### Problem
Quote exactly, and only, the lines of the material below from the line with "narrow_ledges();" through the line with "obj.data.transform(world)".

• • •

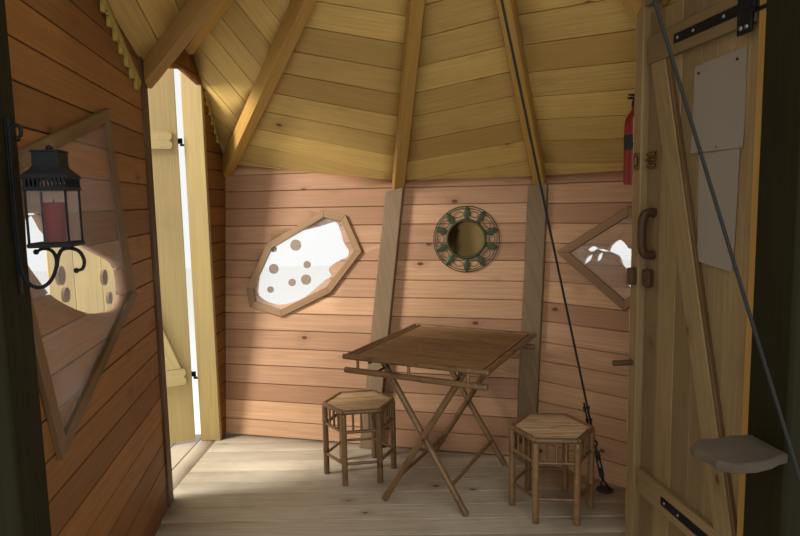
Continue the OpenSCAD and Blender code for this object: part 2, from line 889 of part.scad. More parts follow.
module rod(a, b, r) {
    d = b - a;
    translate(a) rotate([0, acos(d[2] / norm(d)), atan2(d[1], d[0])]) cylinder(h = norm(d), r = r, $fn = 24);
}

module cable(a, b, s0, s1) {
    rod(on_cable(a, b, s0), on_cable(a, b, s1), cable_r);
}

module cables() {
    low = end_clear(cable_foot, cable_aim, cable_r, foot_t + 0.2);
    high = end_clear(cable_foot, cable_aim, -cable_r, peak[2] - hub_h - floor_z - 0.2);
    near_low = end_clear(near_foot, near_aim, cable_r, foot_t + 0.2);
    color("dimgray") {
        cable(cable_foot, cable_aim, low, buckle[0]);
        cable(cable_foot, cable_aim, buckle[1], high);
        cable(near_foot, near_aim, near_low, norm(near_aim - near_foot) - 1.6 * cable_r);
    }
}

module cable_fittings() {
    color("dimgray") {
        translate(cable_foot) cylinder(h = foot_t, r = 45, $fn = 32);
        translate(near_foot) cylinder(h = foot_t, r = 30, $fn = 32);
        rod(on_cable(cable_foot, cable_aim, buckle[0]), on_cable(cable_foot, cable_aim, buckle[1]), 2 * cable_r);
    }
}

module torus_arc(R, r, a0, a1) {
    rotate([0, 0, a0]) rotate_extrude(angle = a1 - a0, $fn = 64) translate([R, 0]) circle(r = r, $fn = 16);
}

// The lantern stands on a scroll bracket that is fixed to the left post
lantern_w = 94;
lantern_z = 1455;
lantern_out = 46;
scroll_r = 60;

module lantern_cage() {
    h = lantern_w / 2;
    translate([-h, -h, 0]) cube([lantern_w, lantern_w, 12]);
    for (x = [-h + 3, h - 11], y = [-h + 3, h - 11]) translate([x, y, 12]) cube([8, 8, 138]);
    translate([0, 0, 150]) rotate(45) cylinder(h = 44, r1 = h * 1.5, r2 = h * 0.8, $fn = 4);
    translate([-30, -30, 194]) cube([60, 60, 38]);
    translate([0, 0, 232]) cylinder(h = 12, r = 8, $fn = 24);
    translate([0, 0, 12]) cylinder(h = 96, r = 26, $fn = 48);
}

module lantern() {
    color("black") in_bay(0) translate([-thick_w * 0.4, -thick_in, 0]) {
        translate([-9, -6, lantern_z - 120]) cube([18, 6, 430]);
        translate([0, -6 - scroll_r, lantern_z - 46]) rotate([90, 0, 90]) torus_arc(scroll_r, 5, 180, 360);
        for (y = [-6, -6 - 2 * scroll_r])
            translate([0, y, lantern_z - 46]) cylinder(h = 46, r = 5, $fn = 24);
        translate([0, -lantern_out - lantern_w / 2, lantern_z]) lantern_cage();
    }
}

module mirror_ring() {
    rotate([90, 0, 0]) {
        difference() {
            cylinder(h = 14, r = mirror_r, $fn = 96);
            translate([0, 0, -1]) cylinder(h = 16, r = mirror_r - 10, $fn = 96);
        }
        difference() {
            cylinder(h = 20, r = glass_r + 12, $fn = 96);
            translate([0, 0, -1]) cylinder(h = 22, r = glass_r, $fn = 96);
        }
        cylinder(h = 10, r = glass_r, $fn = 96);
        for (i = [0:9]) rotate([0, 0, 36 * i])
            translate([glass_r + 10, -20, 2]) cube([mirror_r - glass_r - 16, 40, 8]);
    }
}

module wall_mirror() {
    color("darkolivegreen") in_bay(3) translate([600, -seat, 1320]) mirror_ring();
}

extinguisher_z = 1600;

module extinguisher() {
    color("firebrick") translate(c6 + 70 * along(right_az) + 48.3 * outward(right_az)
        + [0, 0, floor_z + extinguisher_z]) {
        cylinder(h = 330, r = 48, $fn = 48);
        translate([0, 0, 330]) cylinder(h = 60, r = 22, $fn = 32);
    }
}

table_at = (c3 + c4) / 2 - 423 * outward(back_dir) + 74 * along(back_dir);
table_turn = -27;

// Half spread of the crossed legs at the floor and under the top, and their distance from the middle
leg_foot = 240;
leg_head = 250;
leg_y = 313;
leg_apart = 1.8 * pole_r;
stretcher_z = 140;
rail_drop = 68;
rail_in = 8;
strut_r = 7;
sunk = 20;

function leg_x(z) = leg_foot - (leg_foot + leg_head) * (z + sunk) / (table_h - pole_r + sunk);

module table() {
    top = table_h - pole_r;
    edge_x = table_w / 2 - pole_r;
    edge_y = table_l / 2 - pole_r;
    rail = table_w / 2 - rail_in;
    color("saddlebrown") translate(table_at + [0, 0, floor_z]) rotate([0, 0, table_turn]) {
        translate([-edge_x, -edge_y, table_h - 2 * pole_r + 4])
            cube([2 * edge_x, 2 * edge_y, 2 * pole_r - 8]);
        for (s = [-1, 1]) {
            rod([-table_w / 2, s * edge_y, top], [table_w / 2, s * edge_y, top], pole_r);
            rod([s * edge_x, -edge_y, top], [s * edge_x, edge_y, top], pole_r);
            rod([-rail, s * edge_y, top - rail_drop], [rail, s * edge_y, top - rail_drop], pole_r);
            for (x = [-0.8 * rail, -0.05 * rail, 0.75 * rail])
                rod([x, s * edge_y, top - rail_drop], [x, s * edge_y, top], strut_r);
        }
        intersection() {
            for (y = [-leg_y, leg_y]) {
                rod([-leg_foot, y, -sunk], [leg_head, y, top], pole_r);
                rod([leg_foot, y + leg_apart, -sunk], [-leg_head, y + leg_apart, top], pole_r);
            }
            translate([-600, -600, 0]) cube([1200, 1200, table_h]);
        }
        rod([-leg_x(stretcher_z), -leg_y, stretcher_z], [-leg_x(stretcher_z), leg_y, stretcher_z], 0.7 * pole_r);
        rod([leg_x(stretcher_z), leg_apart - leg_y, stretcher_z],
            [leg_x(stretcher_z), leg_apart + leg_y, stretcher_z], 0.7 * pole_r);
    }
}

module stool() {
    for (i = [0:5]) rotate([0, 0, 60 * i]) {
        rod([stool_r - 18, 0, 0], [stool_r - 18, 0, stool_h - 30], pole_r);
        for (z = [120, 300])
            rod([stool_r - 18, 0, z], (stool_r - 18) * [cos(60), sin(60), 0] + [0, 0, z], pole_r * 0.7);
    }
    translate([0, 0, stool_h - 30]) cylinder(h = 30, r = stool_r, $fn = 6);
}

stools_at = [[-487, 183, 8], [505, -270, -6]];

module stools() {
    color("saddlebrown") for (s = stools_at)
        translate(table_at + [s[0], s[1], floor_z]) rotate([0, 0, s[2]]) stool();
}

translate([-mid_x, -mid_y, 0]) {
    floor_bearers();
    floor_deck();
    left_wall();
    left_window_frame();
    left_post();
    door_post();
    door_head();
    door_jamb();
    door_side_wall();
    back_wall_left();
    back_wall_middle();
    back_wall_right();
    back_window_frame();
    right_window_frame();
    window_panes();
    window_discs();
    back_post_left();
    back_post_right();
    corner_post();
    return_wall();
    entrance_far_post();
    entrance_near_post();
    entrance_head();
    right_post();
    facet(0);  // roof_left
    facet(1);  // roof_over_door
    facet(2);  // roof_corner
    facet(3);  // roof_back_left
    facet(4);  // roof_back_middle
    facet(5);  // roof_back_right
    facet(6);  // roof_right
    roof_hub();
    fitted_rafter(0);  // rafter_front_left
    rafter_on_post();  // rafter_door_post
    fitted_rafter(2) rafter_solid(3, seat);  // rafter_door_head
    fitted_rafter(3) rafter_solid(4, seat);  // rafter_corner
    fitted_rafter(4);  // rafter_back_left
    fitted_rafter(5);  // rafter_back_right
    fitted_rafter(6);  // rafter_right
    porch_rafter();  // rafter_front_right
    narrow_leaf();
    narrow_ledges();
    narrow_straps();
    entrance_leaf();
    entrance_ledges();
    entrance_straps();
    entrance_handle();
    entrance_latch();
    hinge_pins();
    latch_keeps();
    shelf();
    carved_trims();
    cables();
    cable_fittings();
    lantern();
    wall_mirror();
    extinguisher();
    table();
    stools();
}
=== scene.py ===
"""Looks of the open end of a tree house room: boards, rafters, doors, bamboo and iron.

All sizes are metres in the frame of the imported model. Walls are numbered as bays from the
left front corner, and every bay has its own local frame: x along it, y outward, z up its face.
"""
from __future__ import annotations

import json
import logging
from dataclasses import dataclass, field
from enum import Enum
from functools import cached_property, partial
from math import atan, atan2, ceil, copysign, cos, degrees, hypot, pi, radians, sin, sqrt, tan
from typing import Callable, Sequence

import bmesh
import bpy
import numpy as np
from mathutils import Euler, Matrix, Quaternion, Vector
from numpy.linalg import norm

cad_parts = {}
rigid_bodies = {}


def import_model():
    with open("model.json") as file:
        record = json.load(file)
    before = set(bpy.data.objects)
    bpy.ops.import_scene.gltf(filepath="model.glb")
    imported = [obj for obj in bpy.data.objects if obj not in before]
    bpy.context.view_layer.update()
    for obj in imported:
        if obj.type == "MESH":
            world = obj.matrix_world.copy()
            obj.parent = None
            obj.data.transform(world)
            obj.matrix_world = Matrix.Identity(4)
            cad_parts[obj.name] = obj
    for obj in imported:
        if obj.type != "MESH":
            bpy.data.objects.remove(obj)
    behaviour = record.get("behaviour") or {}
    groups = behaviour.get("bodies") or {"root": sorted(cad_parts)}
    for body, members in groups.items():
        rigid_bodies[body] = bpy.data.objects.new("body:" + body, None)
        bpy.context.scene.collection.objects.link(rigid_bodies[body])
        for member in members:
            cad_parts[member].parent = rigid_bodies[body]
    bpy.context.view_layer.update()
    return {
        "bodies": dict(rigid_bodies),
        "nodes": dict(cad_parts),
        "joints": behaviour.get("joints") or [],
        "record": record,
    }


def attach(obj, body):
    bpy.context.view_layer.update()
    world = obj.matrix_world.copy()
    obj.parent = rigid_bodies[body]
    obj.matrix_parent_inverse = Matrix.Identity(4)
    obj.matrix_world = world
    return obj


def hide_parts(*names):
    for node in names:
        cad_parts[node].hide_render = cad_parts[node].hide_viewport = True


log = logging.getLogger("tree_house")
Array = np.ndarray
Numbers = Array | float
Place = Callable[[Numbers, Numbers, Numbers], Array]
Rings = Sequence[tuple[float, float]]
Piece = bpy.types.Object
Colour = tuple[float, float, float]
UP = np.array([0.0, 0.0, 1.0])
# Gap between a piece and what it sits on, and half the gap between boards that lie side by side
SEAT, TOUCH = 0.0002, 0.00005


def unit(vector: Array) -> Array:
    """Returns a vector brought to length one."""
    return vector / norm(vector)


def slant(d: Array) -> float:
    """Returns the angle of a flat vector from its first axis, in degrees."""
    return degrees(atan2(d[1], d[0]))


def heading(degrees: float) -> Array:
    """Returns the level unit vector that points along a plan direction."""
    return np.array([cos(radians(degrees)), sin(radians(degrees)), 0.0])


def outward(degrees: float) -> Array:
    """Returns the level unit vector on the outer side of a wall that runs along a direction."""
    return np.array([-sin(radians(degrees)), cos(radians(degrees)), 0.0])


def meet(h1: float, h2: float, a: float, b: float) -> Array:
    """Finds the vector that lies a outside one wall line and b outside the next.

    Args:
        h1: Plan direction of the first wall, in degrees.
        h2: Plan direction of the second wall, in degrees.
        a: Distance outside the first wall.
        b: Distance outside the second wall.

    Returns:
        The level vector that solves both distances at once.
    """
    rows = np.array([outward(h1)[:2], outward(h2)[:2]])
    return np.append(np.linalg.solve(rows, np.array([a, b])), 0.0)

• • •

### Correct response
    narrow_ledges();
    narrow_straps();
    entrance_leaf();
    entrance_ledges();
    entrance_straps();
    entrance_handle();
    entrance_latch();
    hinge_pins();
    latch_keeps();
    shelf();
    carved_trims();
    cables();
    cable_fittings();
    lantern();
    wall_mirror();
    extinguisher();
    table();
    stools();
}
=== scene.py ===
"""Looks of the open end of a tree house room: boards, rafters, doors, bamboo and iron.

All sizes are metres in the frame of the imported model. Walls are numbered as bays from the
left front corner, and every bay has its own local frame: x along it, y outward, z up its face.
"""
from __future__ import annotations

import json
import logging
from dataclasses import dataclass, field
from enum import Enum
from functools import cached_property, partial
from math import atan, atan2, ceil, copysign, cos, degrees, hypot, pi, radians, sin, sqrt, tan
from typing import Callable, Sequence

import bmesh
import bpy
import numpy as np
from mathutils import Euler, Matrix, Quaternion, Vector
from numpy.linalg import norm

cad_parts = {}
rigid_bodies = {}


def import_model():
    with open("model.json") as file:
        record = json.load(file)
    before = set(bpy.data.objects)
    bpy.ops.import_scene.gltf(filepath="model.glb")
    imported = [obj for obj in bpy.data.objects if obj not in before]
    bpy.context.view_layer.update()
    for obj in imported:
        if obj.type == "MESH":
            world = obj.matrix_world.copy()
            obj.parent = None
            obj.data.transform(world)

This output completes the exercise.